**WRITTEN PROBLEM**. In the listing that follows, the range to quote begins at the line that has "Continue the build123d" and ends after the line that has "plate, plinth, hinges"; quote it verbatim and add nothing.

# Start of DATASET

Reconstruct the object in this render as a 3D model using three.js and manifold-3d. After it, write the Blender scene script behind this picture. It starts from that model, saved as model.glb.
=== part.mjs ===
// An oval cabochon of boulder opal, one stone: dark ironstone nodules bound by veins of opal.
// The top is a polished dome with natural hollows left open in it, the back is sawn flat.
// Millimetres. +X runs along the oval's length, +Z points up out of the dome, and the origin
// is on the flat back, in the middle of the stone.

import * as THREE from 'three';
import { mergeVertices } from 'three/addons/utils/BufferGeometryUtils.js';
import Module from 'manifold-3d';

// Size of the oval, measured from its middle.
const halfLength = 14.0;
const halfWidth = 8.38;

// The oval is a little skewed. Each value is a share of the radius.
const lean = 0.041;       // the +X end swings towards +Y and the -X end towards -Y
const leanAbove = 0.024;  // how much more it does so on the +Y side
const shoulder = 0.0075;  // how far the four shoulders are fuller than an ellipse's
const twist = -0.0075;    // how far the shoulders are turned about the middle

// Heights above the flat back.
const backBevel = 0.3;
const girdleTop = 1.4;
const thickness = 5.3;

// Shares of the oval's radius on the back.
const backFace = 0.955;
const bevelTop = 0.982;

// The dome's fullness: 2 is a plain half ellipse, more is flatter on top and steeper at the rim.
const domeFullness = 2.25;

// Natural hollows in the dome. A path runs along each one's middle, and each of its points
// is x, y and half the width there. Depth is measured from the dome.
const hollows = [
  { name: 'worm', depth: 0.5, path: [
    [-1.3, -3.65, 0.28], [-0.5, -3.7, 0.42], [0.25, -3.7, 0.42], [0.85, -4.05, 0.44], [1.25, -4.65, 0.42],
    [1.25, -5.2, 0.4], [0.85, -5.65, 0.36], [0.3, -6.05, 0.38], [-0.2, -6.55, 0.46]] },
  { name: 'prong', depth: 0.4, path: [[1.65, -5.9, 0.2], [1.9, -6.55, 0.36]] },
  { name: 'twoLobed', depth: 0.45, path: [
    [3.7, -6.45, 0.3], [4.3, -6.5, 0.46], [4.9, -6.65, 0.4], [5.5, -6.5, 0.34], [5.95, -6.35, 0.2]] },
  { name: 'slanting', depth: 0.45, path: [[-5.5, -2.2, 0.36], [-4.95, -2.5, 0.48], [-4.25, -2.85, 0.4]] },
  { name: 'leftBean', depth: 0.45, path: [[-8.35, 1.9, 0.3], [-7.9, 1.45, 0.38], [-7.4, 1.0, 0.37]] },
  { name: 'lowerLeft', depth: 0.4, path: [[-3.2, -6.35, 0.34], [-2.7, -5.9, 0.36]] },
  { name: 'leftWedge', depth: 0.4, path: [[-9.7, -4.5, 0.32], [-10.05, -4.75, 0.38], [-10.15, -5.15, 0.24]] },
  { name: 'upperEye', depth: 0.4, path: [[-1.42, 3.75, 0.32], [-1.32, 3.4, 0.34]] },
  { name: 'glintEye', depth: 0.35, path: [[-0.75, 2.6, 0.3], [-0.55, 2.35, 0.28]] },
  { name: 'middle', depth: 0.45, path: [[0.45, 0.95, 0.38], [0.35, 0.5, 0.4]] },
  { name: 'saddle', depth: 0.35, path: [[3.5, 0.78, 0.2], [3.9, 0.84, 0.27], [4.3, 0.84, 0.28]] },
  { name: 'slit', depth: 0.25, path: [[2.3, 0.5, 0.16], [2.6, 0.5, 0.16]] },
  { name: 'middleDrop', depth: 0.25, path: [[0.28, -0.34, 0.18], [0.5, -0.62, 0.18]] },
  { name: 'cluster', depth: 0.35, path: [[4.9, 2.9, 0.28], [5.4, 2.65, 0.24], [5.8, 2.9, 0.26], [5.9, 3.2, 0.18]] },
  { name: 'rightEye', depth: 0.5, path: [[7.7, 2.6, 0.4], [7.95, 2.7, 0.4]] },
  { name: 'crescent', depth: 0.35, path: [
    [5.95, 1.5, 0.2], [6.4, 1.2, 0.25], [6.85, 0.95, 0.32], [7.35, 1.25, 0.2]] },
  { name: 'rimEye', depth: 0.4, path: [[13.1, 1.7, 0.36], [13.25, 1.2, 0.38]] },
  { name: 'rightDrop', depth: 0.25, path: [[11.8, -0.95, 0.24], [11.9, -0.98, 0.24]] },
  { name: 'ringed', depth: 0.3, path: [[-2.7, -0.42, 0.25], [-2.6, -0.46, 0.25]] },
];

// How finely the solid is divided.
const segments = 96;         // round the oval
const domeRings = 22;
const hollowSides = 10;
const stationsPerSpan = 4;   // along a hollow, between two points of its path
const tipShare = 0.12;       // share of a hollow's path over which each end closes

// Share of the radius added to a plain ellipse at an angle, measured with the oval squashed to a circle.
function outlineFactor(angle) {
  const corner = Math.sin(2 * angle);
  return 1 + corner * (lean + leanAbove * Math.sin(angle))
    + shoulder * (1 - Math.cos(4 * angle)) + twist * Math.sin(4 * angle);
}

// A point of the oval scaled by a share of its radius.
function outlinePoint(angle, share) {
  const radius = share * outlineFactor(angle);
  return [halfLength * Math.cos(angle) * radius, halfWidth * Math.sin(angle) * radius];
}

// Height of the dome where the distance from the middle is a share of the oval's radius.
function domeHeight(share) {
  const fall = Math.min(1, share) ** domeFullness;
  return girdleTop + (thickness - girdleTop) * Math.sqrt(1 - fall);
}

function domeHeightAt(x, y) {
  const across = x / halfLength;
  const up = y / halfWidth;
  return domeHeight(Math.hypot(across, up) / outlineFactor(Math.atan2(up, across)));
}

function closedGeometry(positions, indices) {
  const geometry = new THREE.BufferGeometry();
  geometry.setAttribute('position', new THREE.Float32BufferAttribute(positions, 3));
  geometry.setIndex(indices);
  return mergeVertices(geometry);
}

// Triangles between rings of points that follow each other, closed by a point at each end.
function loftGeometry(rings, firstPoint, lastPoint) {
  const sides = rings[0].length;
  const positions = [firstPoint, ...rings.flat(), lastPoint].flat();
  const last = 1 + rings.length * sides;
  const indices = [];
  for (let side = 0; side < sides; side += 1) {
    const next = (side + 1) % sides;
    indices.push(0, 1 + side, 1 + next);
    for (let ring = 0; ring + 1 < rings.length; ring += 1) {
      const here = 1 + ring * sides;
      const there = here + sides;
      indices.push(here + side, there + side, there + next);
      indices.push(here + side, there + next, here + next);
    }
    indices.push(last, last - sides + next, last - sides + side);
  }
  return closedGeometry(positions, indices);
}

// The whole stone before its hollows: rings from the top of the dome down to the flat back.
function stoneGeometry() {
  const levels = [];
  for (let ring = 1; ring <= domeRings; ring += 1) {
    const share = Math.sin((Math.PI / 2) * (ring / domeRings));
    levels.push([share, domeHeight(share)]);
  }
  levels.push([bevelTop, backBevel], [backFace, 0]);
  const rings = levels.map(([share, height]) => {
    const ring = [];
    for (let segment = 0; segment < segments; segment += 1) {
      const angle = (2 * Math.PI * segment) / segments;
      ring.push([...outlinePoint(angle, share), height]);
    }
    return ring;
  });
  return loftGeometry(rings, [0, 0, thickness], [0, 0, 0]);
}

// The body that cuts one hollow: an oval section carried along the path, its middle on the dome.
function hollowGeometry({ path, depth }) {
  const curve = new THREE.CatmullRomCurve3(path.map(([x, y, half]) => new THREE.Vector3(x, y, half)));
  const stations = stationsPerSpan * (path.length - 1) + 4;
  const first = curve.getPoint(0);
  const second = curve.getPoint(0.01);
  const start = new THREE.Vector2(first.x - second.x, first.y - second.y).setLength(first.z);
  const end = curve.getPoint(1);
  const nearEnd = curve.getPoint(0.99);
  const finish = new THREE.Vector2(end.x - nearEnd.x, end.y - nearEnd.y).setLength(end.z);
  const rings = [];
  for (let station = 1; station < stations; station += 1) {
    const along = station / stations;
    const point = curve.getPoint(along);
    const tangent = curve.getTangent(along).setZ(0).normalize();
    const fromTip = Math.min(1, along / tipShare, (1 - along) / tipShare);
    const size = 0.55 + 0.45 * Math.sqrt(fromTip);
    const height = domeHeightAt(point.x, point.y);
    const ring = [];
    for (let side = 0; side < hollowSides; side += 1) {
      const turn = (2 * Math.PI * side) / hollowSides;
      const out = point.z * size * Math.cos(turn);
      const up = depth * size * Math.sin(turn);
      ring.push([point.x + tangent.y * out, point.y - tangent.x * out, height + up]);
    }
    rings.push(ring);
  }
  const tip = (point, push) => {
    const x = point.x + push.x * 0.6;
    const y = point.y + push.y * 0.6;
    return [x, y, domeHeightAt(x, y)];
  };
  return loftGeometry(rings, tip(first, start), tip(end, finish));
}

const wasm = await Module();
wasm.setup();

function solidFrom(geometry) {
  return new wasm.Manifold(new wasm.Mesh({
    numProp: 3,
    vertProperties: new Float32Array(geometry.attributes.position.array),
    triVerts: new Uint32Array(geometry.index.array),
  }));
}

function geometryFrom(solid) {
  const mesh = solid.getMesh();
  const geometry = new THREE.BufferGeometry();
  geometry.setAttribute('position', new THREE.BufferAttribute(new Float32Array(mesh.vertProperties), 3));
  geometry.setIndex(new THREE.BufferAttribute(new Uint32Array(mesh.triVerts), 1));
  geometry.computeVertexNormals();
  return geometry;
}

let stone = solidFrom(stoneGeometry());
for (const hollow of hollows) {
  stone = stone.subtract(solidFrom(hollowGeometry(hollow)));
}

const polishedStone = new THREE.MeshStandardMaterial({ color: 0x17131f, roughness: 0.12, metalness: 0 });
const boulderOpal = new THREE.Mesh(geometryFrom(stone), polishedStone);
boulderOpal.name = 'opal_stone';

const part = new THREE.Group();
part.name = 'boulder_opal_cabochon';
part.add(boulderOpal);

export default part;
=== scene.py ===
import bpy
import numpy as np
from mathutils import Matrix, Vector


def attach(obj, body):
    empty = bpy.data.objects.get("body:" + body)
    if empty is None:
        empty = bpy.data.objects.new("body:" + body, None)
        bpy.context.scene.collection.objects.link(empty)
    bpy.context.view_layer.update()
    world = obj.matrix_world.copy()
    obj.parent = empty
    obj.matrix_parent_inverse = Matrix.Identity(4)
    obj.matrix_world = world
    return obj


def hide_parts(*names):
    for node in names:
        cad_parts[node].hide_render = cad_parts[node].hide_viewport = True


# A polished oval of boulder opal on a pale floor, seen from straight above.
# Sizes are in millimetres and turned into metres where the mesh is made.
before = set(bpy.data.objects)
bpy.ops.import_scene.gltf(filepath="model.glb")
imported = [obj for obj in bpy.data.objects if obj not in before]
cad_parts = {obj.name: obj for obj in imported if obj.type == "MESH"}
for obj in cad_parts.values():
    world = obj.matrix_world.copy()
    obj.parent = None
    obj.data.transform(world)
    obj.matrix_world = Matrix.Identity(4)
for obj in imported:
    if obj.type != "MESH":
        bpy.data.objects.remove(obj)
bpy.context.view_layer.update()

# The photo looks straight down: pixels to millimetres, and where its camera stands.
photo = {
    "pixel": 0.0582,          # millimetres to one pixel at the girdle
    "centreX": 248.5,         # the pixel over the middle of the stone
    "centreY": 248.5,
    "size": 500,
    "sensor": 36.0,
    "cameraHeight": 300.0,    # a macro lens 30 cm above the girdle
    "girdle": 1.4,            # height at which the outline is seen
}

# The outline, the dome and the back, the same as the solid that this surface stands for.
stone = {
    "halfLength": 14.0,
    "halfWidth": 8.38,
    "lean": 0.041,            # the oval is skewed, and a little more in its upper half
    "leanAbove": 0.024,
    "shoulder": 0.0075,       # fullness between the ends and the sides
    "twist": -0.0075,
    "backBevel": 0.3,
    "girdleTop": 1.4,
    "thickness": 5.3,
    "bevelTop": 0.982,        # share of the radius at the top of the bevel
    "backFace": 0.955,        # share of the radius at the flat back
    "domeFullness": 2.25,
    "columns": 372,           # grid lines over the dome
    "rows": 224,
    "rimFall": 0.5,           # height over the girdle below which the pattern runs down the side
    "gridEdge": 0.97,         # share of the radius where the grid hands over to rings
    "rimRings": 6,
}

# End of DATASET
# Start of DATASET

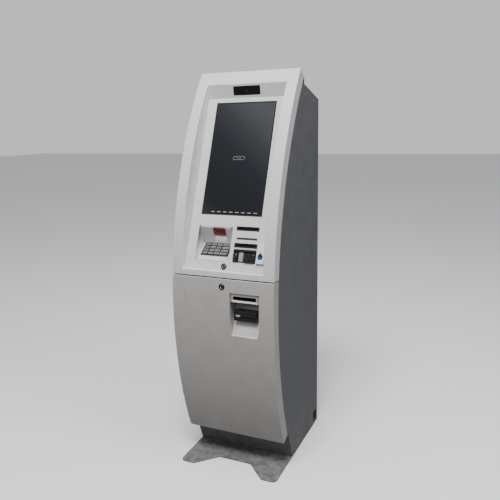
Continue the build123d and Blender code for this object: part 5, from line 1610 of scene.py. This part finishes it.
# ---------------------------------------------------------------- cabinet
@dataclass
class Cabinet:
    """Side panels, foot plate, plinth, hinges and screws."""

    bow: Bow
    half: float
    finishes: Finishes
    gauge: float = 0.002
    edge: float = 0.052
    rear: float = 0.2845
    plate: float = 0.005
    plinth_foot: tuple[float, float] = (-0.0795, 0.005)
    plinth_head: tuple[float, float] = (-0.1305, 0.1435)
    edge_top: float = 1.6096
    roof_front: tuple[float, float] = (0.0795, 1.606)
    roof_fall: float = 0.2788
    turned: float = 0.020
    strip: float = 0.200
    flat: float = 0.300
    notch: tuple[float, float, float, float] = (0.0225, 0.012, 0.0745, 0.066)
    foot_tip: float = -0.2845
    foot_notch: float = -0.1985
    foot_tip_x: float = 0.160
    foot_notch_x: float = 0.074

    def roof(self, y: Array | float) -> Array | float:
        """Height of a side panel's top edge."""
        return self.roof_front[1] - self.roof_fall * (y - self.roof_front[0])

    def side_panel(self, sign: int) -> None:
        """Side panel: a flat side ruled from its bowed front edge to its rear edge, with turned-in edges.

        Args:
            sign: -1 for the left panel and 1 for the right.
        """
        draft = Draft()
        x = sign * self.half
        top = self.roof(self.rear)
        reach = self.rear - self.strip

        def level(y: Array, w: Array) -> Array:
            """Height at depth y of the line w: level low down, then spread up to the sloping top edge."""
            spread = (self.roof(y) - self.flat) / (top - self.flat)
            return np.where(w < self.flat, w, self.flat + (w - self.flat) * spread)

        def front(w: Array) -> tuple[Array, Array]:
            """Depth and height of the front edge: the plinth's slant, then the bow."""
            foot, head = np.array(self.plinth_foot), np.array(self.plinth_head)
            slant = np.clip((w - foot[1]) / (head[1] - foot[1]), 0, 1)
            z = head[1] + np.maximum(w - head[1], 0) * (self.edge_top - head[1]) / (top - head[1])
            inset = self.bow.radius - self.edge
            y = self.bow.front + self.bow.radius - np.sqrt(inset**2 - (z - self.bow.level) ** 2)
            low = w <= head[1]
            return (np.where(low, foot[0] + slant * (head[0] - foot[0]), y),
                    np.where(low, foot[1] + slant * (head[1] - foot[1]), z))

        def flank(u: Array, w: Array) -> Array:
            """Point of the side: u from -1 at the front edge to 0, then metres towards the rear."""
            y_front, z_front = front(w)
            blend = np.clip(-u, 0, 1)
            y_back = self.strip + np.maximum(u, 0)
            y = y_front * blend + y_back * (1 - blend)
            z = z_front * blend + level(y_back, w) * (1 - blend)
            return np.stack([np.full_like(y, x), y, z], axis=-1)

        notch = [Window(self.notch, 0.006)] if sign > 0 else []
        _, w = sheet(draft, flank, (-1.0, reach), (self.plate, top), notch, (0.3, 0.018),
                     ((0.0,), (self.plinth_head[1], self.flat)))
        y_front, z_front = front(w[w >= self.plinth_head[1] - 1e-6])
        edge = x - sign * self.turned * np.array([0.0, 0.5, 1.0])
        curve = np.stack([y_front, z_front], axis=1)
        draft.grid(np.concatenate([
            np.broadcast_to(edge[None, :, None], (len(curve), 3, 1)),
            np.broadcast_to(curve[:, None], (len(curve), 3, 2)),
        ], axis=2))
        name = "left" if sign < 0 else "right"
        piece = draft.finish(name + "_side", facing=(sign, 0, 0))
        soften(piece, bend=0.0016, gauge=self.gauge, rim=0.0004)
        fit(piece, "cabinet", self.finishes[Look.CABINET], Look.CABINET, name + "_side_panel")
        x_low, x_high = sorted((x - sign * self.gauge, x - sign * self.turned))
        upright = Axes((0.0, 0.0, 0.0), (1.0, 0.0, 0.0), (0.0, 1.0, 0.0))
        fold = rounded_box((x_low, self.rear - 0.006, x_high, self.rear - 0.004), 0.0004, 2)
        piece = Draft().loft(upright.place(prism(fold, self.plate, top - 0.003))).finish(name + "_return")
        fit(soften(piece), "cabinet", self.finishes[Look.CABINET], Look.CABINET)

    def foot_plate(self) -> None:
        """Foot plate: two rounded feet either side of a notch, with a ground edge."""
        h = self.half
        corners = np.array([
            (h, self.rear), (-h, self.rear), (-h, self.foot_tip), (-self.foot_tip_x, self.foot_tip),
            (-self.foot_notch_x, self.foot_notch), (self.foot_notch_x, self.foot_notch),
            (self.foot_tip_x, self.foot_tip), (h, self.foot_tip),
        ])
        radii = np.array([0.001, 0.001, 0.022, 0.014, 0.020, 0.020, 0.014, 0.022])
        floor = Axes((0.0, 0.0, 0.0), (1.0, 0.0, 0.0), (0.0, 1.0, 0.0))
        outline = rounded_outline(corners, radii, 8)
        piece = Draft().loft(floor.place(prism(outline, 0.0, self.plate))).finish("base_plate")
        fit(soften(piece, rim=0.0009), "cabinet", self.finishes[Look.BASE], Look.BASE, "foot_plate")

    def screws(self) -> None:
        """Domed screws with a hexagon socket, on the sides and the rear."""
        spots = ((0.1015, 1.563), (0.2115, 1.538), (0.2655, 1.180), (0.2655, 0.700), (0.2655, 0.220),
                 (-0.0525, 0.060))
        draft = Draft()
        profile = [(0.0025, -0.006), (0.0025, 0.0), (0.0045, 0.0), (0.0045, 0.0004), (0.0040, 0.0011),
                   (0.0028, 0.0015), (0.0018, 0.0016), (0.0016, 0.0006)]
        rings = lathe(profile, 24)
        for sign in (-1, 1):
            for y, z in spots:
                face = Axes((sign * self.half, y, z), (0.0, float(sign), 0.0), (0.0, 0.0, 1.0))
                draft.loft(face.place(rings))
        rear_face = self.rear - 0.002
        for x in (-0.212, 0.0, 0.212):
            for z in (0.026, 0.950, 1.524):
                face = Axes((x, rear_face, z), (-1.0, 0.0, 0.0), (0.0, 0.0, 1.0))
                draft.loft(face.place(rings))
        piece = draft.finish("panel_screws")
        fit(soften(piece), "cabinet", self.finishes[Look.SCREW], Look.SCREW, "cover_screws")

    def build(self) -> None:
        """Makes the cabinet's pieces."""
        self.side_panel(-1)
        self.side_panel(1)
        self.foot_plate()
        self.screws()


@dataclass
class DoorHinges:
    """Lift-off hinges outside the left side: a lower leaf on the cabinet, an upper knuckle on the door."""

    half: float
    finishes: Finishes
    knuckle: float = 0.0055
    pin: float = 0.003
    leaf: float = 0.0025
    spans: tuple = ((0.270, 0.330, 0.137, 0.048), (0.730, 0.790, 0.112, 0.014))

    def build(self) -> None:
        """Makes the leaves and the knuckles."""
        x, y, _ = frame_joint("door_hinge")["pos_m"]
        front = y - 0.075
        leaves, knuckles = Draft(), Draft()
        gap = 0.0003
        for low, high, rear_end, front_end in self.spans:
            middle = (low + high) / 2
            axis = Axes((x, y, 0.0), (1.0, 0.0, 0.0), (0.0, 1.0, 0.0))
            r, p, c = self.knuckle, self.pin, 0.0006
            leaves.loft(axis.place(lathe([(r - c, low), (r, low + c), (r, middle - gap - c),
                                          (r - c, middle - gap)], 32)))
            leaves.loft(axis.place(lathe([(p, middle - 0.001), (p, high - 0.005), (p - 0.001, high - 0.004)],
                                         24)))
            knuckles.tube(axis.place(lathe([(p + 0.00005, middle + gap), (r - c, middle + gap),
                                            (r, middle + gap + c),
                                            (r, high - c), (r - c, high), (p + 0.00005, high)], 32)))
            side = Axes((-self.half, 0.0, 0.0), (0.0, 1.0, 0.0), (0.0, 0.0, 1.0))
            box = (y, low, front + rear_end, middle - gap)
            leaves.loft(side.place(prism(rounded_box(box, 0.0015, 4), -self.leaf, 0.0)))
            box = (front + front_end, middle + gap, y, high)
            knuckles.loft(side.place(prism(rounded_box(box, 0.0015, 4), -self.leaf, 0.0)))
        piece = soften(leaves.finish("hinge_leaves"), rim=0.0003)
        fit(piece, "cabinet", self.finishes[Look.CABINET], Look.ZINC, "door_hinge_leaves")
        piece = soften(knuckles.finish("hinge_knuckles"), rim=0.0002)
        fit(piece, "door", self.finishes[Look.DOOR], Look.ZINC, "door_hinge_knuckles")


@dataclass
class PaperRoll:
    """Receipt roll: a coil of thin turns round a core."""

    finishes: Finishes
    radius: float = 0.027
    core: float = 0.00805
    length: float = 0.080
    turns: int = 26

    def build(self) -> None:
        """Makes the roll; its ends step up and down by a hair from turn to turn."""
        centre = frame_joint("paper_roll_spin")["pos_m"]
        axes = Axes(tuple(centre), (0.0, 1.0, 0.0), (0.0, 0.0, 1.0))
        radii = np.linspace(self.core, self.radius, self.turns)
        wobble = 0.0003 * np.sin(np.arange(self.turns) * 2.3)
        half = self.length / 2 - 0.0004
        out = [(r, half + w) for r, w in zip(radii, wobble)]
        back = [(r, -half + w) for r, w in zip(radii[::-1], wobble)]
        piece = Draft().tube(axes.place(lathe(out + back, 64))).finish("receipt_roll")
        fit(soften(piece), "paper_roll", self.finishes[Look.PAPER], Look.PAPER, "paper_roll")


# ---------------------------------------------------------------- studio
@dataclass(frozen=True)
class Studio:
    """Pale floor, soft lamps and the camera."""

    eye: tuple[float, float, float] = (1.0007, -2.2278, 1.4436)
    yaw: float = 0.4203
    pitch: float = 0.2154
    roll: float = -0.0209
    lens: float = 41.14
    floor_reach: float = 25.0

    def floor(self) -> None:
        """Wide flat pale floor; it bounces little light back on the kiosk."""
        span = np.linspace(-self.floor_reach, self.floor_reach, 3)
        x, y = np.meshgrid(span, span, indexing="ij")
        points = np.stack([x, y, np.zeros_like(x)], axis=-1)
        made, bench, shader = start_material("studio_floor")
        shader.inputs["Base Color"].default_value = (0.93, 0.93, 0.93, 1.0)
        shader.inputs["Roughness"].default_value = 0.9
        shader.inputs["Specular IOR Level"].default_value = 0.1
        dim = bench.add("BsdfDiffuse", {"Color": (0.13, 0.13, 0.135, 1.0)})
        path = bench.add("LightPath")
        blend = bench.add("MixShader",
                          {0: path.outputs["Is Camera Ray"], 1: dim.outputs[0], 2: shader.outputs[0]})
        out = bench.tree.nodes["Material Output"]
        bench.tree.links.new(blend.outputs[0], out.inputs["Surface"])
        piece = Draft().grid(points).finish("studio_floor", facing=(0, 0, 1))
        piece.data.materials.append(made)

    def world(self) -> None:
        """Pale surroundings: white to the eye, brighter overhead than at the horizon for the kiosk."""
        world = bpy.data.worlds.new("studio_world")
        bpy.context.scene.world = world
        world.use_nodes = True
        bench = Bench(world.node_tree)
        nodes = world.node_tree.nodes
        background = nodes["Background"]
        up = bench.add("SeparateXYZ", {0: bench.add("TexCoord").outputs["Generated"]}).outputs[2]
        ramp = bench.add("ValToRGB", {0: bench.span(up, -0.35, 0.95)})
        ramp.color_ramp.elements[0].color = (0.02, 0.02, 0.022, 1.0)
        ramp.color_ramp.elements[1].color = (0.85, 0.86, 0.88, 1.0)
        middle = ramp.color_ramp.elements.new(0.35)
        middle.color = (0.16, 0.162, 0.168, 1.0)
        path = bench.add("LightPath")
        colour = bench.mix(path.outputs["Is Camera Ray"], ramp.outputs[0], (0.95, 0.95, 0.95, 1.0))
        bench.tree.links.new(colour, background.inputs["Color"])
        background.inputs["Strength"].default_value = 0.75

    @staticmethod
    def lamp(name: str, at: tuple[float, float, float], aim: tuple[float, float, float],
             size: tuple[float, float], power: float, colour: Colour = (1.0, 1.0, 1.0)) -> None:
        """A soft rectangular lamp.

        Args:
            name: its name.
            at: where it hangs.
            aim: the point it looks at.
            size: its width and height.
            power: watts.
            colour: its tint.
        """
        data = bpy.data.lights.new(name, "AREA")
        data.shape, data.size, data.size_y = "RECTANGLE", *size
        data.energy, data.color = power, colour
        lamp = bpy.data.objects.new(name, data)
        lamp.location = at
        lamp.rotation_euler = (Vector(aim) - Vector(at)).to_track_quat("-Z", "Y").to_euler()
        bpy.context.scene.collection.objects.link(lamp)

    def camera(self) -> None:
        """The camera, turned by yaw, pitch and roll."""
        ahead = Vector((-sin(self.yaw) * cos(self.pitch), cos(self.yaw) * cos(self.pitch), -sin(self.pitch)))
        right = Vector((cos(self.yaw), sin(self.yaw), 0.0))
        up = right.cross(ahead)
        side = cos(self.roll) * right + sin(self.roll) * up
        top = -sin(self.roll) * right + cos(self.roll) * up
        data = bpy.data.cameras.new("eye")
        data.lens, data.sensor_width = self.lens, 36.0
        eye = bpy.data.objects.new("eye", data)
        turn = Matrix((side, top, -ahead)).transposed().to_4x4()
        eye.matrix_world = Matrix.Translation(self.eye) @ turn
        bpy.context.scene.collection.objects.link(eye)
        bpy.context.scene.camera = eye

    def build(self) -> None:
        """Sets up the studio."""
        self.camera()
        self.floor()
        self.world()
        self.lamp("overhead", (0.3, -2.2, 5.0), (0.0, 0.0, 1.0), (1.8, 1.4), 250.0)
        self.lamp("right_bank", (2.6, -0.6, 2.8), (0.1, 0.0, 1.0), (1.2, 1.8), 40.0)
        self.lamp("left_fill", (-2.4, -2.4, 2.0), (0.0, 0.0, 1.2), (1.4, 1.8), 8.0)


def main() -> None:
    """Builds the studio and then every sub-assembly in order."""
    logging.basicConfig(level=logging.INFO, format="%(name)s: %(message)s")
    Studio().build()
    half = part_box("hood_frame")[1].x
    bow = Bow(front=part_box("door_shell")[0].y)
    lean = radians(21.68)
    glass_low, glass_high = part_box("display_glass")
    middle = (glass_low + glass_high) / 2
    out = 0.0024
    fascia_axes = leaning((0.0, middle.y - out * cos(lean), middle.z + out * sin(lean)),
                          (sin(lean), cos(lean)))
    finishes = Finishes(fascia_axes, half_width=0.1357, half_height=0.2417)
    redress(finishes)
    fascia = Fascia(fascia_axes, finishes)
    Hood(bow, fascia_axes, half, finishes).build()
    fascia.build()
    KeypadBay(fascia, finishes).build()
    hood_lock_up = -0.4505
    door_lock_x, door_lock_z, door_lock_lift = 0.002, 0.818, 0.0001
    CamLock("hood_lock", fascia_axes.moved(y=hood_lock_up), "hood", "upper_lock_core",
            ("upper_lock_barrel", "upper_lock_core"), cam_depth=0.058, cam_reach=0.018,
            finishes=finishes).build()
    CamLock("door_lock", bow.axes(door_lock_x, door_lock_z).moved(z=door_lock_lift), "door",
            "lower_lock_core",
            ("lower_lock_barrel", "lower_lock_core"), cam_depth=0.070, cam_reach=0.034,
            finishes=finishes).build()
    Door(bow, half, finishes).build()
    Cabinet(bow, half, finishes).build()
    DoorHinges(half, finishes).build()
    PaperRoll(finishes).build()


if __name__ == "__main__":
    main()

# End of DATASET

**CORRECT ANSWER**.
Continue the build123d and Blender code for this object: part 5, from line 1610 of scene.py. This part finishes it.
# ---------------------------------------------------------------- cabinet
@dataclass
class Cabinet:
    """Side panels, foot plate, plinth, hinges and screws."""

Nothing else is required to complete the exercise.